29. What is your favorite pen name?
~ My own – Mousenomia Tadpole. Sorry, that’s not what you meant. Um. I don’t know. I would have to say Victoria Lucas, which is the pen name Sylvia Plath used to initially publish The Bell Jar. Also, I think Robert Galbraith is an interesting one. Like, why did J.K. Rowling pick that one? Is it because she thought no one would take her seriously? Whatever.

30. What is your favorite closing line in a book?
~ “He drew a deep breath. ‘Well, I’m back,’ he said.” The ending to the Lord of the Rings trilogy.

31. Do you prefer owls or elephants?
~ Owls, no question. Some people consider elephants lucky, but not me. Besides, owls are cute. But I wonder, what does this question have to do with books? tee hee.

32. Do you have any reading rituals?
~ Nope. Just read in the quiet of my room until I want to fall asleep. That’s about it.

33. Who is your favorite literary couple?
~ Good lord. I’m so far behind with the classics and popular books, I couldn’t tell you. I’ve heard Kitty and Levin from Anna Karenina are a very relatable couple. I’d have to read it first to find out.

34. Who is your favorite poet?
~ I have several, but I’d have to go with Sylvia Plath.
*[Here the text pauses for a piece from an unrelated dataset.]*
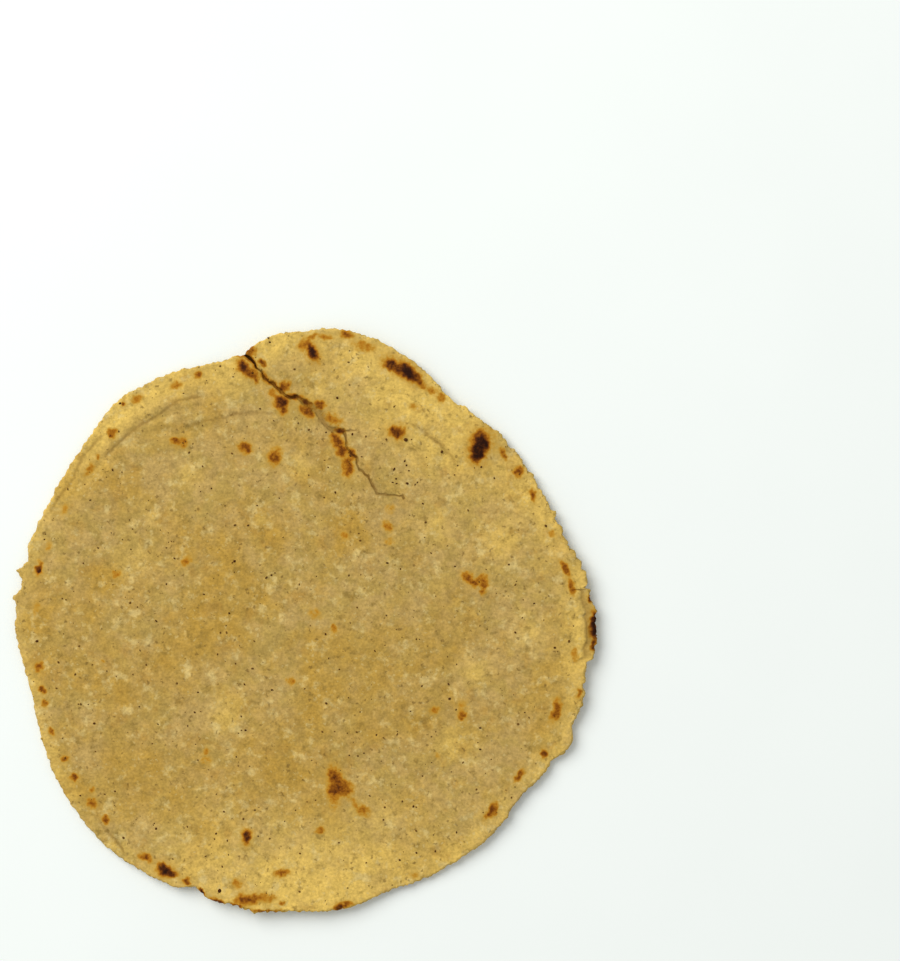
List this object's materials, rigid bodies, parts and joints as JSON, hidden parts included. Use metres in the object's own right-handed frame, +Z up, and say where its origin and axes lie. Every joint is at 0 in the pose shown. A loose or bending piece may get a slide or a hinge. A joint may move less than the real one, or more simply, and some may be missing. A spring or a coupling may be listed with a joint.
{
  "type": "corn tortilla",
  "caption": "Thin round corn tortilla with a ragged, slightly lifted rim, a crack running in from it, and toasted spots on pale maize dough.",
  "frame": {"origin": "under the middle of the bounding box, on the surface it lies on", "axes": "+Z up through the thin round, better side up; the crack's mouth is at the rim, near +Y and a little towards -X; +X to the right of it"},
  "size_m": [0.1508, 0.1504, 0.0046],
  "materials": {
    "maize_dough": null
  },
  "bodies": {
    "root": {"tortilla": "maize_dough"}
  },
  "joints": []
}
35. What is your favorite poem?
~ Of all time? Can’t tell you that just yet. I will, eventually. It’s a poem that gets me every time, though.

36. Do you have a favorite film adaptation?
~ No.

37. What book title would make a great band name?
~ Here’s my Plath bias again, but ‘Johnny Panic and the Bible of Dreams.’ Wouldn’t that make a killer band name?!?

38. What is your favorite quote?
~ Asked and answered; see the answer to Question 2. And my favorite quote of all time is actually not from a book, it’s from a movie. Sorry.

39. What is your favorite book series?
~ Anne McCaffrey’s Acorna series, because I loved Dragonsong and other books in the Pern series, but Acorna is the best.

40. Finish this sentence: People who read books are….
~ ….awesome. Sorry, nothing deeper than that. Just ‘awesome.’